Even casual Arctic Monkeys fans remember the first time they heard the riff to “Do I Wanna Know?” A decade later, the moment is still cemented in our brains — and not just because the song taught American teens what a “settee” was. Up until that point, in the summer of 2013, our only taste of AM was the frenetic energy on “R U Mine?” No one was expecting Turner to pivot to a molasses-level tempo and casually deliver a seductive masterpiece about the possibilities of unrequited love. “I suppose I do want to think of ‘Do I Want to Know?’ as ‘Are You Lonesome Tonight?’ with a jet-pack on,” he told us in 2013. The song has 1.5 billion views on YouTube, and we’ll watch it again and again, if not to imagine what it would have sounded like if Haim had sung those falsetto backing vocals. “We had to finish our record,” Este Haim told NME, of Days Are Gone. “That would have been our biggest dream come true: to sing on an Arctic Monkeys record.

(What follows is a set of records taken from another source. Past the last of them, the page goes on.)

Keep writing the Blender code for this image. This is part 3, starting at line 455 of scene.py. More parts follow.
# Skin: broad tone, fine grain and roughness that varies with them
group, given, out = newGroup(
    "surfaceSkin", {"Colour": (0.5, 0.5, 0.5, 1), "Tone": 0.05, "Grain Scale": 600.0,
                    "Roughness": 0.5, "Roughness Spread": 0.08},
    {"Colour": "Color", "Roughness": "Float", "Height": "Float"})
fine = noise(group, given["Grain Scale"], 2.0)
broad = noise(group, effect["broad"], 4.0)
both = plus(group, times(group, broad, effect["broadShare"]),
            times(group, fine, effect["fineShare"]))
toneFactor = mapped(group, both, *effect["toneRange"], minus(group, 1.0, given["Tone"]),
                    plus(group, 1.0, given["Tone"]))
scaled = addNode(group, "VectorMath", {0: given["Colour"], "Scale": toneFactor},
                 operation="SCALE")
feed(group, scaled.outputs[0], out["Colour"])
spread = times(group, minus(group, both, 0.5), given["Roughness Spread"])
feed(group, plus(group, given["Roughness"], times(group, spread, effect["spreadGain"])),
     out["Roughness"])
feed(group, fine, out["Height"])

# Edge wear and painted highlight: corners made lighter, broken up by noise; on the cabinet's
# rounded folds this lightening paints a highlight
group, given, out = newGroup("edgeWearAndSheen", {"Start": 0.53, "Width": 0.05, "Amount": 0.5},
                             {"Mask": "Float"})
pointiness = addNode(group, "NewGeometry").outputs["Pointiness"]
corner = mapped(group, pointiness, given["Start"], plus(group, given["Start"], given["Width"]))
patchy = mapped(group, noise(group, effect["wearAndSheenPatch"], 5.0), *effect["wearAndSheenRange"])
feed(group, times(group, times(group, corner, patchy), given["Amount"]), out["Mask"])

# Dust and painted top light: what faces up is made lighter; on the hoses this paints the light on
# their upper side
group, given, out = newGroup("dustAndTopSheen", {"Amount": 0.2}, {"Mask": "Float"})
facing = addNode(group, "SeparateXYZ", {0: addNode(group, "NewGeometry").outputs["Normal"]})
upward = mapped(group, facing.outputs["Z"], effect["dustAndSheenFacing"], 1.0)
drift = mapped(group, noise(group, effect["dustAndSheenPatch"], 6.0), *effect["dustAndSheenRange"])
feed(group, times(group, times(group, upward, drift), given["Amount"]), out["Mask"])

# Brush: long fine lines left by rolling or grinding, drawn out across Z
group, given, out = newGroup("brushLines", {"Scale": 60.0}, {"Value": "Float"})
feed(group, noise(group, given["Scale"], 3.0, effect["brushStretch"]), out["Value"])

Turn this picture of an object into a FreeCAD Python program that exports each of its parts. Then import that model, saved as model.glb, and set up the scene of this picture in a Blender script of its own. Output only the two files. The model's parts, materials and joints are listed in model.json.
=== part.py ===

It was one of the most painful calls to say no. Maybe the worst day of my life.” —A.M.

3

‘A Certain Romance’

Everything great about Arctic Monkeys can be traced back to “A Certain Romance.” Turner seemed to admit as much in a 2022 interview with NME, saying the song “showed that we did actually have these ambitions beyond what we once thought we were capable of.” Whatever People Say I Am, That’s What I’m Not, as the title suggests, is an album overflowing with assured assertions of self — especially the grandiose kind people make as they exit adolescence and try to grasp onto adulthood. What makes “A Certain Romance” special is the way it captures that grasping. What starts as a critique of people who are ostensibly less sophisticated, stylish, or romantic, soon becomes an astute deconstruction of the snark, cynicism, and us-vs-them posturing endemic to youth. It’s a rather tender, empathetic note to land on, and Arctic Monkeys emphasize it not with words, but two dueling livewire guitars twisting around each other in a perfect tangle of uncertainty and exultation. —J.B.

2

‘Cornerstone’

Leave it to Alex Turner to have the only song on Humbug written in a major key also be the album’s most incisive and heartbreaking. The track’s narrative sees Turner looking for an old lover at her old haunts, and in the faces of new lovers. Over three verses, these romantic distractions turn down the singer and his odd request to call them by his ex’s name. Then in the perfect songwriting twist, he finds someone who’ll oblige in the final verse — his ex’s sister. Turner has often spoken about how proud he is of “Cornerstone,” which was inspired by Patsy Cline. “I was listening to a lot of country music when I wrote it, and it had that formula where the verses always end the same way,” he told Vulture in 2018. “Not to sound like a wanker, but with that song, I had an idea and it wrote itself. I’m not sure how I ended up with the girl’s sister in the last verse, though. When I was in school, I think I probably fancied my girlfriend’s sister or something.” “Cornerstone” is as much a favorite of Turner’s as it is of Arctic Monkeys fans; the track has become a staple on their setlist in the 14 years since its release. —B.S.

1

‘No. 1 Party Anthem’

This isn’t just for the bit. If you want to pinpoint the “where are you going, where have you been” fulcrum for Arctic Monkeys, it’s hard to do better than “No. 1 Party Anthem.” It’s the piano ballad outlier on 2013’s AM, otherwise one of the best rock guitar albums of the last 20-odd years, and it points to the far out spaces the band would explore on their next two records. Yet it’s also vintage Arctic Monkeys, one of the best late-night tales Turner has ever told (and he’s told tons). “To me, that song is about a kind of midnight where you feel like you’re in this parallel universe,” he put it to Rolling Stone in 2013.On “No. 1 Party Anthem,” Turner is no longer navigating the dingy debauchery of Sheffield nightclubs; he’s on the prowl at some high-end spot, lonely and rakish. But while the setting is different, the stakes remain the same. There’s yearning and self-consciousness, intoxicated posturing and sober disillusionment, lingering adolescent anxiety and a particular proclivity for poor decisions: “It’s not like I’m falling in love, I just want you/To do me no good/And you look like you could.”The one thing that can cut through all that noise, or at least help someone make sense of it? Music. An obvious answer, and also a kind of cheesy, slightly embarrassing one. Turner gets that, deeply and sincerely. Which is why “No. 1 Party Anthem” culminates around a rousing call — at once a genuine plea and a drunken request shouted at an uninterested DJ — for some nameless, ideal song. Because the song always has the answer. No matter what it is, even if it changes from one night to the next. That’s why it’s the best one ever. —J.B.